An exclusive look on TODAY Monday of President Barack Obama’s historic visit to a federal prison as part of an HBO Special by VICE News gives a glimpse into his empathy for non-violent offenders.
"I guess the honesty was what shook me the most, about how he opened up and said, 'Yes, I've done drugs and there but for the grace of God go I, and I didn't know my dad,'' VICE co-founder and CEO Shane Smith told Savannah Guthrie and Willie Geist.
"That's pretty unique especially as this presidential race is going on to have a sitting president go there and explain why he had empathy for these prisoners."
In July, Obama became the first sitting president to visit a federal prison when he traveled to the El Reno Federal Correction Institution in Oklahoma, where he met with six inmates serving time for drug offenses.
The visit was captured by VICE News for an HBO special called "Fixing the System," which spotlights the issue of mass incarceration in America.
TODAY was given an exclusive look at the documentary, which airs on Sept. 27.
For Obama, it was part of his campaign to reform the criminal justice system, particularly mandatory sentencing for non-violent offenders. There are an estimated 1,574,700 inmates in state and federal prisons, according to 2013 figures from the Bureau of Justice Statistics.
"As a society, we seem to be OK with certain communities just being locked in this cycle,'' Obama says in the special.
"Our kids are being raised around drug crime, they naturally gravitate toward drug crime, they then get involved in the criminal justice system, and it just churns, and everybody thinks that's normal."

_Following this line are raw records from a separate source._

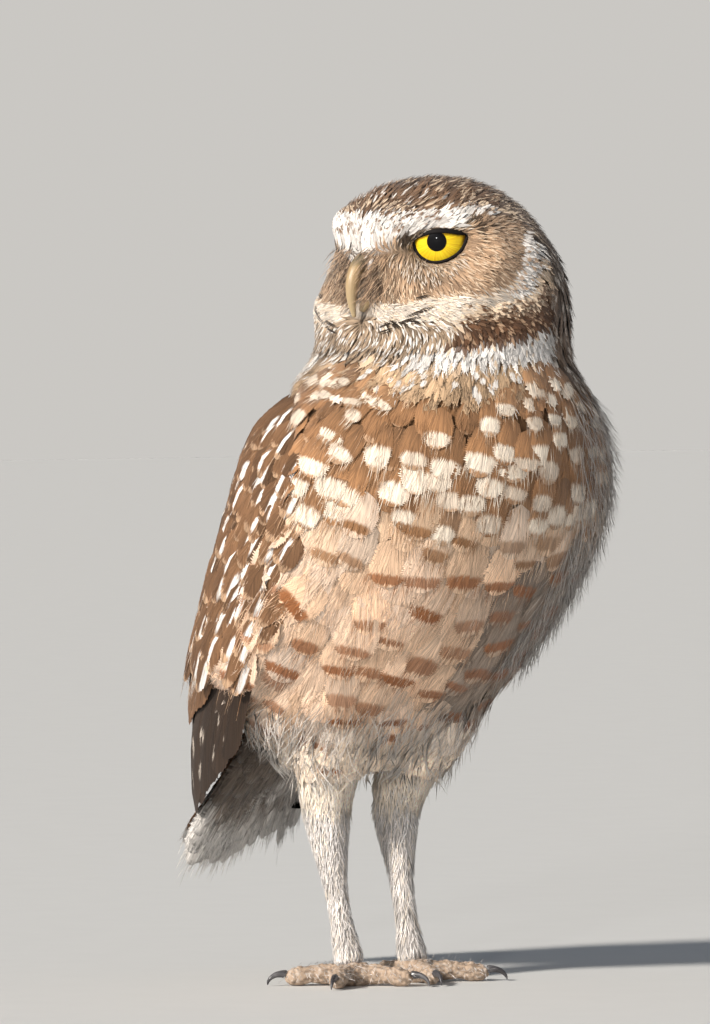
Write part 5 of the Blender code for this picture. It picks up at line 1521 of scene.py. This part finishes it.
def bend_through(corners, count):
    """Even steps along a smooth curve through the corners."""
    corners = np.asarray(corners, float)
    ends = np.concatenate([[2 * corners[0] - corners[1]], corners, [2 * corners[-1] - corners[-2]]])
    turns = np.linspace(0, len(corners) - 1, count)
    low = np.minimum(turns.astype(int), len(corners) - 2)
    part = (turns - low)[:, None]
    p = [ends[low + step] for step in range(4)]
    return 0.5 * (2 * p[1] + (p[2] - p[0]) * part + (2 * p[0] - 5 * p[1] + 4 * p[2] - p[3]) * part**2
                  + (3 * p[1] - p[0] - 3 * p[2] + p[3]) * part**3)


def tube(path, across, above, half_widths, half_heights, around, ridge=0.0):
    """Points and triangles of a closed tube, with how far along and round each point is."""
    turn = np.linspace(0, 2 * math.pi, around, endpoint=False)
    peak = 1 + ridge * np.clip(np.sin(turn), 0, 1) ** 4
    rings = (path[:, None, :] + across[:, None, :] * (half_widths[:, None] * np.cos(turn))[..., None]
             + above[:, None, :] * (half_heights[:, None] * np.sin(turn) * peak)[..., None])
    points = np.concatenate([rings.reshape(-1, 3), path[:1], path[-1:]])
    along = np.linspace(0, 1, len(path))
    lay = np.stack([np.broadcast_to(np.sin(turn), (len(path), around)), np.broadcast_to(along[:, None], (len(path), around)),
                    np.broadcast_to(np.cos(turn), (len(path), around))], axis=-1).reshape(-1, 3)
    lay = np.concatenate([lay, [(0, 0, 0), (0, 1, 0)]])
    return points, closed_rings(len(path), around), lay


class OWL_OT_bill(bpy.types.Operator):
    """The hooked bill with its cere and nostrils, and the lower bill"""

    bl_idname = "owl.bill"
    bl_label = "Bill"

    def execute(self, context):
        material = self.horn_material()
        share = np.linspace(0, 1, 34)
        path = np.array([head_point(a, 0, z) for a, z in bend_through(BILL_LINE, 34)])
        taper = 1 - 0.84 * share**1.3
        points, triangles, lay = self.horn(path, 3.2 * taper, 3.4 * taper, 0.1)
        for side in SIDES.values():
            middle = head_point(34.3, side * 2.4, 208.4)
            near = np.linalg.norm(points - middle, axis=1)
            points -= HEAD_LEFT * side * (0.9 * np.exp(-((near / 0.9) ** 2)))[:, None]
        upper = add_piece("bill_top", points, triangles, material, {"lay": lay})
        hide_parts("bill_upper")
        share = np.linspace(0, 1, 20)
        path = np.array([head_point(a, 0, z) for a, z in bend_through(LOWER_BILL_LINE, 20)])
        points, triangles, lay = self.horn(path, 2.4 * (1 - 0.62 * share**1.6), 2.0 * (1 - 0.6 * share**1.6), 0.0)
        lower = add_piece("bill_under", points, triangles, material, {"lay": lay})
        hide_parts("bill_lower")
        return {"FINISHED"}

    def horn(self, path, widths, heights, ridge):
        tangents = unit(np.gradient(path, axis=0))
        across = np.broadcast_to(HEAD_LEFT, path.shape)
        above = unit(np.cross(tangents, across))
        if above[0, 2] < 0:
            above = -above
        across = unit(np.cross(above, tangents))
        return tube(path, across, above, widths, heights, 32, ridge)

    def horn_material(self):
        material, shader, w = principled("bill_horn", 0.38, 0.5)
        shader.inputs["Coat Weight"].default_value = 0.15
        shader.inputs["Coat Roughness"].default_value = 0.3
        lay = w.attribute("lay").outputs["Vector"]
        along = w.node("ShaderNodeSeparateXYZ", {0: lay}).outputs[1]
        place = w.node("ShaderNodeTexCoord").outputs["Object"]
        cloud = w.noise(place, 420.0, 4.0, 0.6)
        lines = w.noise(w.node("ShaderNodeMapping", {"Vector": lay, "Scale": (9, 1.2, 9)}).outputs[0], 1.0, 3.0, 0.6)
        horn = tuple(colour_of("horn")) + (1,)
        tip = (0.50, 0.38, 0.22, 1)
        cere = tuple(colour_of("cere")) + (1,)
        colour = w.mix(w.range(w.math("ADD", along, w.math("MULTIPLY", cloud, 0.2)), 0.55, 1.05), horn, tip)
        colour = w.mix(w.range(w.math("ADD", along, w.math("MULTIPLY", cloud, 0.1)), 0.36, 0.46, 1.0, 0.0), colour, cere)
        colour = w.mix(w.range(lines, 0.35, 0.7, 0.0, 0.35), colour, (0.16, 0.11, 0.06, 1))
        w.put(shader.inputs["Base Color"], colour)
        w.put(shader.inputs["Normal"], w.node("ShaderNodeBump", {"Height": lines, "Strength": 0.35, "Distance": 0.0003}).outputs[0])
        return material


class OWL_OT_feet(bpy.types.Operator):
    """The scaly toes and the dark claws"""

    bl_idname = "owl.feet"
    bl_label = "Feet and claws"

    def execute(self, context):
        toe_finish = self.toe_material()
        claw_finish = self.claw_material()
        for side in SIDES:
            names = [f"foot_{side}"] + [f"toe_{side}_{number}" for number in range(1, 5)]
            self.foot(context, side, names, toe_finish)
            for number in range(1, 5):
                self.claw(context, f"claw_{side}_{number}", claw_finish)
        return {"FINISHED"}

    def foot(self, context, side, names, material):
        shape = bmesh.new()
        for name in names:
            shape.from_mesh(nodes[name].data)
        points, normals, triangles = smooth_shell(shape, 0.42, 6)
        scales = np.array([noise.voronoi(Vector(point * 0.85))[0][0] for point in points])
        crust = np.array([noise.noise(Vector(point * 0.7)) for point in points])
        swell = (0.25 - 0.55 * np.clip(scales, 0, 0.7)) + 0.22 * crust
        points += normals * swell[:, None] * soft_step(points[:, 2], 0.4, 1.4)[:, None]
        points[:, 2] = np.maximum(points[:, 2], 0.0)
        place = np.stack([scales, crust, scales * 0], axis=1)
        foot = add_piece(f"toes_{side}", points, triangles, material, {"lay": place})
        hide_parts(*names)
        # A few stiff hairs on top of the toes
        rng = np.random.default_rng(context.scene.owl_coat.seed + 95)
        skin = Skin(f"toes_{side}")
        roots = skin.roots(2.5, 14, 0.9, lambda p: p[:, 2] > 2.5, 96)
        _, up = skin.nearest(roots)
        count = len(roots)
        heading = unit(up * 0.5 + rng.normal(0, 0.35, (count, 3)) - UP * 0.2 + np.array([0, -0.45, 0]))
        steps = np.linspace(0, 1, 4)
        path = roots[:, None, :] + heading[:, None, :] * (rng.uniform(1.2, 3.4, (count, 1)) * steps)[..., None]
        path[..., 2] = np.maximum(path[..., 2] - 0.5 * steps**2, 0.3)
        colours = colour_of("leg_grey") * rng.uniform(0.5, 1.1, (count, 1))
        looks = feather_looks(colours, colours, np.tile((-9.0, 1, 1, 0), (count, 1)))
        build_feathers(f"toe_hairs_{side}", path, np.repeat(up[:, None, :], 4, axis=1), rng.uniform(0.05, 0.1, count), "hair", looks,
                       roots[:, :2], material_for("leg"), "leg_feather", rng, thickness=0.06, camber=0, ragged=0)

    def claw(self, context, name, material):
        mesh = nodes[name].data.copy()
        mesh.name = name + "_horn"
        obj = bpy.data.objects.new(name + "_horn", mesh)
        context.scene.collection.objects.link(obj)
        mesh.materials.clear()
        mesh.materials.append(material)
        mesh.shade_smooth()
        weld = obj.modifiers.new("weld", "WELD")
        weld.merge_threshold = 0.02 * MM
        round_off = obj.modifiers.new("round", "SUBSURF")
        round_off.levels = round_off.render_levels = 2
        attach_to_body(obj, BODY)
        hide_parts(name)

    def toe_material(self):
        material, shader, w = principled("toe_scales", 0.7, 0.3)
        lay = w.node("ShaderNodeSeparateXYZ", {0: w.attribute("lay").outputs["Vector"]}).outputs
        place = w.node("ShaderNodeTexCoord").outputs["Object"]
        grain = w.noise(place, 1800.0, 4.0, 0.6)
        toe = tuple(colour_of("toe")) + (1,)
        # Painted shade: the grooves between the scales are darkened.
        crease_shade = tuple(colour_of("toe") * 0.35) + (1,)
        pale = tuple(colour_of("white") * 0.85) + (1,)
        colour = w.mix(w.range(lay[0], 0.4, 0.85, 0.0, 0.7), toe, crease_shade)
        colour = w.mix(w.range(w.math("ADD", grain, w.math("MULTIPLY", lay[1], 0.3)), 0.5, 0.85, 0.0, 0.5), colour, pale)
        w.put(shader.inputs["Base Color"], colour)
        w.put(shader.inputs["Normal"], w.node("ShaderNodeBump", {"Height": grain, "Strength": 0.6, "Distance": 0.0004}).outputs[0])
        return material

    def claw_material(self):
        material, shader, w = principled("claw_horn", 0.3, 0.5)
        place = w.node("ShaderNodeTexCoord").outputs["Object"]
        cloud = w.noise(place, 300.0, 4.0, 0.6)
        claw = tuple(colour_of("claw")) + (1,)
        w.put(shader.inputs["Base Color"], w.mix(w.range(cloud, 0.35, 0.7), claw, (0.11, 0.105, 0.11, 1)))
        w.put(shader.inputs["Roughness"], w.range(cloud, 0.3, 0.7, 0.25, 0.45))
        return material


class OWL_OT_stage(bpy.types.Operator):
    """The pale floor, the soft lights and the camera"""

    bl_idname = "owl.stage"
    bl_label = "Stage"

    def execute(self, context):
        scene = context.scene
        self.floor(scene)
        world = bpy.data.worlds.new("studio")
        world.use_nodes = True
        back = world.node_tree.nodes["Background"]
        w = Wiring(world.node_tree)
        upward = w.node("ShaderNodeSeparateXYZ", {0: w.node("ShaderNodeTexCoord").outputs["Generated"]}).outputs[2]
        low = (0.592, 0.575, 0.548, 1)
        high = (0.15, 0.17, 0.20, 1)
        w.put(back.inputs["Color"], w.mix(w.range(upward, 0.04, 0.3), low, high))
        back.inputs["Strength"].default_value = 1.0
        scene.world = world
        scene.view_settings.view_transform = "Standard"
        self.sun("key", (-1.6, -0.32, 0.92), 4.7, 7.0, (1.0, 0.94, 0.86))
        self.light("catch", (-2.08, -1.75, 0.5), 0.2, 14.0, (1.0, 1.0, 1.0))
        self.camera(scene)
        return {"FINISHED"}

    def floor(self, scene):
        material, shader, w = principled("pale_floor", 0.85, 0.2)
        grain = w.noise(w.node("ShaderNodeTexCoord").outputs["Object"], 60.0, 3.0, 0.5)
        w.put(shader.inputs["Base Color"], w.mix(grain, (0.66, 0.66, 0.65, 1), (0.69, 0.69, 0.68, 1)))
        mesh = bpy.data.meshes.new("floor")
        reach = 6.0
        mesh.from_pydata([(-reach, -reach, 0), (reach, -reach, 0), (reach, reach, 0), (-reach, reach, 0)], [], [(0, 1, 2, 3)])
        mesh.materials.append(material)
        floor = bpy.data.objects.new("floor", mesh)
        scene.collection.objects.link(floor)

    def sun(self, name, place, strength, softness, colour):
        lamp = bpy.data.lights.new(name, "SUN")
        lamp.energy = strength
        lamp.angle = math.radians(softness)
        lamp.color = colour
        obj = bpy.data.objects.new(name, lamp)
        obj.rotation_euler = (-Vector(place)).to_track_quat("-Z", "Y").to_euler()
        bpy.context.scene.collection.objects.link(obj)

    def light(self, name, place, size, power, colour):
        lamp = bpy.data.lights.new(name, "AREA")
        lamp.shape = "DISK"
        lamp.size = size
        lamp.energy = power
        lamp.color = colour
        obj = bpy.data.objects.new(name, lamp)
        obj.location = place
        aim = Vector((0, 0, 0.13)) - Vector(place)
        obj.rotation_euler = aim.to_track_quat("-Z", "Y").to_euler()
        bpy.context.scene.collection.objects.link(obj)

    def camera(self, scene):
        turn, tilt = math.radians(-36), math.radians(1.5)
        look = Vector((-math.sin(turn) * math.cos(tilt), math.cos(turn) * math.cos(tilt), -math.sin(tilt)))
        right = Vector((math.cos(turn), math.sin(turn), 0))
        camera = bpy.data.cameras.new("camera")
        camera.sensor_fit = "VERTICAL"
        camera.sensor_height = 36
        camera.lens = 363.3
        camera.clip_start = 0.01
        obj = bpy.data.objects.new("camera", camera)
        place = Vector((-11.3, -1.8, 137.0)) * MM - look * 3.0
        up = right.cross(look)
        axes = Matrix((right, up, -look)).transposed().to_4x4()
        obj.matrix_world = Matrix.Translation(place) @ axes
        scene.collection.objects.link(obj)
        scene.camera = obj


PIECES = (
    OWL_OT_skin, OWL_OT_head_coat, OWL_OT_body_coat, OWL_OT_leg_coat, OWL_OT_wings, OWL_OT_tail,
    OWL_OT_eyes, OWL_OT_bill, OWL_OT_feet, OWL_OT_stage,
)


class OWL_PT_looks(bpy.types.Panel):
    """The steps that dress the owl, in order"""

    bl_idname = "OWL_PT_looks"
    bl_label = "Burrowing Owl"
    bl_space_type = "VIEW_3D"
    bl_region_type = "UI"
    bl_category = "Owl"

    def draw(self, context):
        for piece in PIECES:
            self.layout.operator(piece.bl_idname)
        for settings in (context.scene.owl_coat, context.scene.owl_colours):
            box = self.layout.box()
            for name in settings.bl_rna.properties.keys():
                if name not in ("rna_type", "name"):
                    box.prop(settings, name)


def register():
    for kind in (OwlColours, OwlCoat, *PIECES, OWL_PT_looks):
        bpy.utils.register_class(kind)
    bpy.types.Scene.owl_colours = PointerProperty(type=OwlColours)
    bpy.types.Scene.owl_coat = PointerProperty(type=OwlCoat)


def unregister():
    del bpy.types.Scene.owl_coat
    del bpy.types.Scene.owl_colours
    for kind in reversed((OwlColours, OwlCoat, *PIECES, OWL_PT_looks)):
        bpy.utils.unregister_class(kind)


def main():
    register()
    make_materials()
    for piece in PIECES:
        group, name = piece.bl_idname.split(".")
        getattr(getattr(bpy.ops, group), name)()


if __name__ == "__main__":
    main()
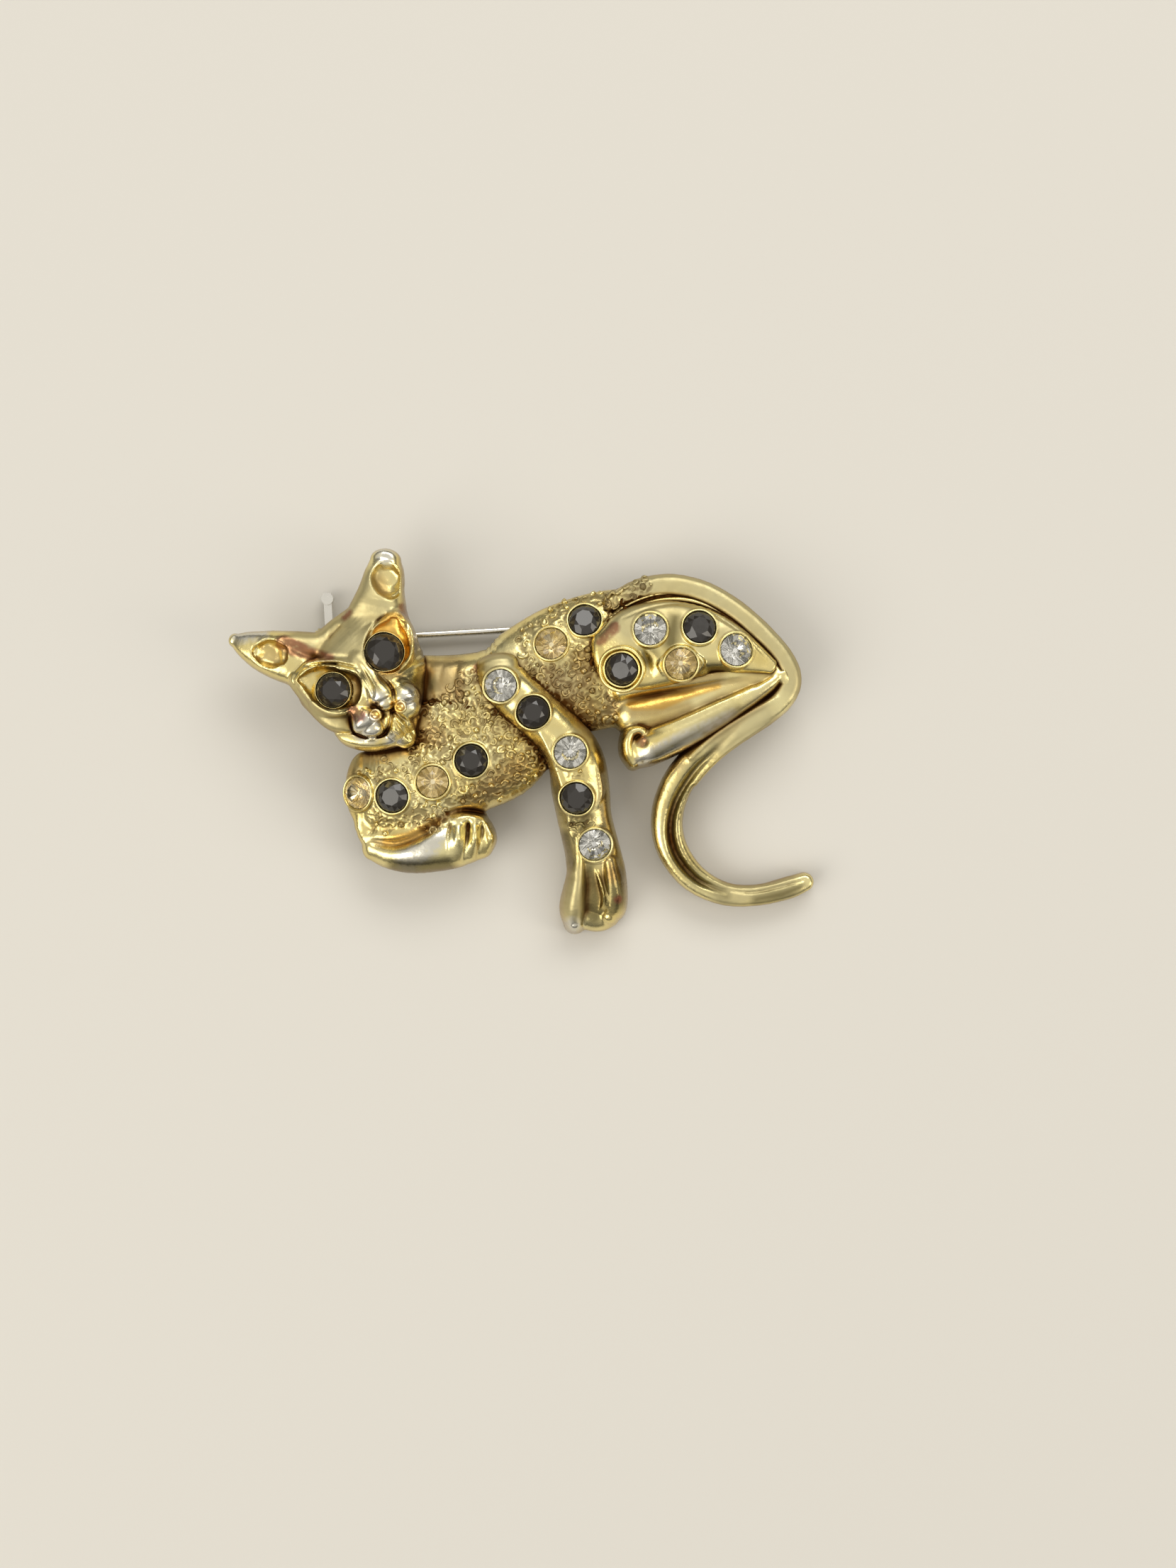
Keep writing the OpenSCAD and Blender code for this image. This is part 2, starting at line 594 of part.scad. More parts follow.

Smith told TODAY he believed there was a consensus among the president, the attorney general and Republicans and Democrats that something was “horribly wrong.”
"There's not a lot of dissent. There's now just, 'How do we fix it?''' the VICE co-founder said.
In the special, Obama visits with an inmate named Tyrone who is in the midst of a 15-year sentence for a non-violent drug charge and is taking advantage of the prison's college program.
Tyrone says he wants to graduate so he can be a better man for his children, leading Obama to talk about his own father, Barack Obama, Sr.
"I didn't know my dad, and not too many of our young people don't know their dads,'' Obama says.
"Obviously for them to be able to see you in a strong, positive way, that's going to have an impact. I met my dad for one month when I was 10 years old. That was the only time I met him in my whole life."
The president also acknowledged that sometimes pure luck is a factor in avoiding incarceration.
"I did a lot of stupid stuff when I was young, but I've said this before — I was just in an environment where you could afford to make some mistakes,'' he said. "I had more of a margin for error than a lot of kids do."